I went to school for reading coaching yesterday with a head full of snakes, because if you have the costuming means to do so, why the hell wouldn’t you? And if you can’t dress up on Halloween at an elementary school, where can you? This is why it’s nice to be a volunteer vs. being an employee: that whole “projecting a professional image” thing just don’t enter into it.
When I discussed Halloween with the reading coordinator, and asked if folks dressed up for the day, and she said I was welcome to. I told her I had my Medusa headdress waiting in the wings, and she said, “You’re just like one of the kids!” I told her I have no inner child; my child is right out in front pretty much all the time. She’s 8, and tremendously fun if I do say so myself.
The snakes were a hit amongst the office staff when I checked in, and among the kids when their teachers pulled me in from the doorway to show off my snakes. I was a little sad to have to take them off when I got back into the car (because it’s a lot of snakes; I can’t wear it while driving and still fit in the car, as my Hyundai doesn’t have a sunroof).
As I was driving home, I was thinking that the reason I like Halloween most (besides miniature candy bars) is the fact that we still celebrate it, this ancient holiday. I mean, think about it: it’s a pagan celebration that we’ve been acknowledging for 11 centuries, starting with Samhain and despite all the cultural and Christian religious overlays since, we’re still dressing up and appeasing spirits, even if only our own. It’s fun, and there’s candy. What’s not to love?
It cracks me up to see some of these churches who refuse to celebrate Halloween because they think it’s Satanic nonetheless holding an “Autumn Festival” or “Harvest Festival” instead, perhaps avoiding imagined demonic overtones, but ironically bringing the event even closer to its historic pagan roots.

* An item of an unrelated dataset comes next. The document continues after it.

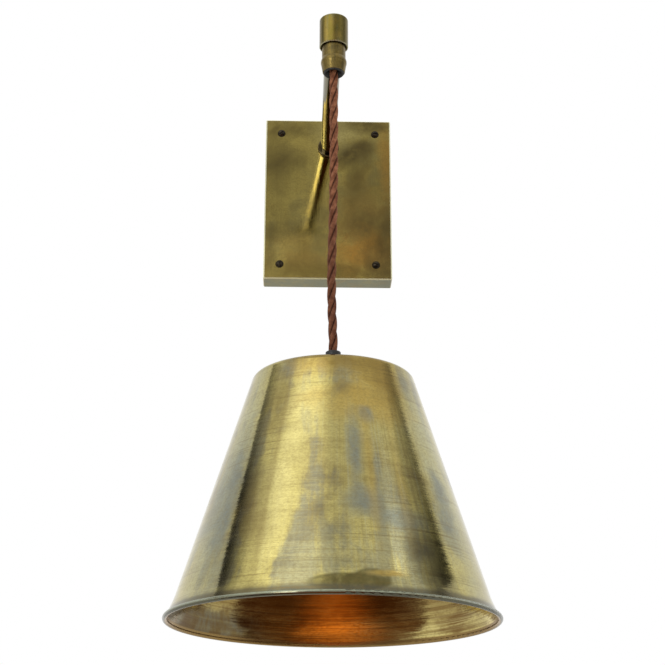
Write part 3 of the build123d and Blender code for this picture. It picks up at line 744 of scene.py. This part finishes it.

I often find myself struck by things like this, things that don’t change when everything around us seemingly changes all the time. Signs that good, harmless traditions matter to people, or that sometimes the old ways are still the best ways. I remember driving down a street, watching a road crew digging a hole with shovels, the backhoe sitting silently nearby and thinking that sometimes, despite all our machinery and innovation, you still have to get your hands dirty and use brute force. I like that green bean casserole is a thing known to multiple generations of families across the nation; you can pretty much expect to find it at any American potluck or holiday table. (Do they eat green bean casserole elsewhere in the world? Or do they have their own equivalent?)
And when I cook (I mean really cook, not just heat things up), I think of myself as just one of the latest in a long line of untold generations of women who have put in time over stoves and cook fires, feeding their families. And while don’t think that that particular history should equal destiny, I like that kind of human continuity, because it reminds me how we are connected to each other: across cultures, across time. That’s why I always wear green on March 17th. I’m not Irish, but it’s a little thing that brings us together in a fun way every year. It costs us nothing, but for a day here and there we can be a community instead of focusing on our differences.
And I like that the parents of my generation enjoyed Halloween so much as children that they’ve introduced it to their own children, who will revisit their own positive memories of Halloween with their children in turn. It’s a fun family time, a chance to meet the neighbors in a ritual of trust and generosity, and did I mention candy? And I think that’s the reason it’s lasted into modern times, when scaring off evil spirits and celebrating the harvest is not a real priority for most of us. It is a thread that connects us, a connection I think that, on some level, we all yearn for.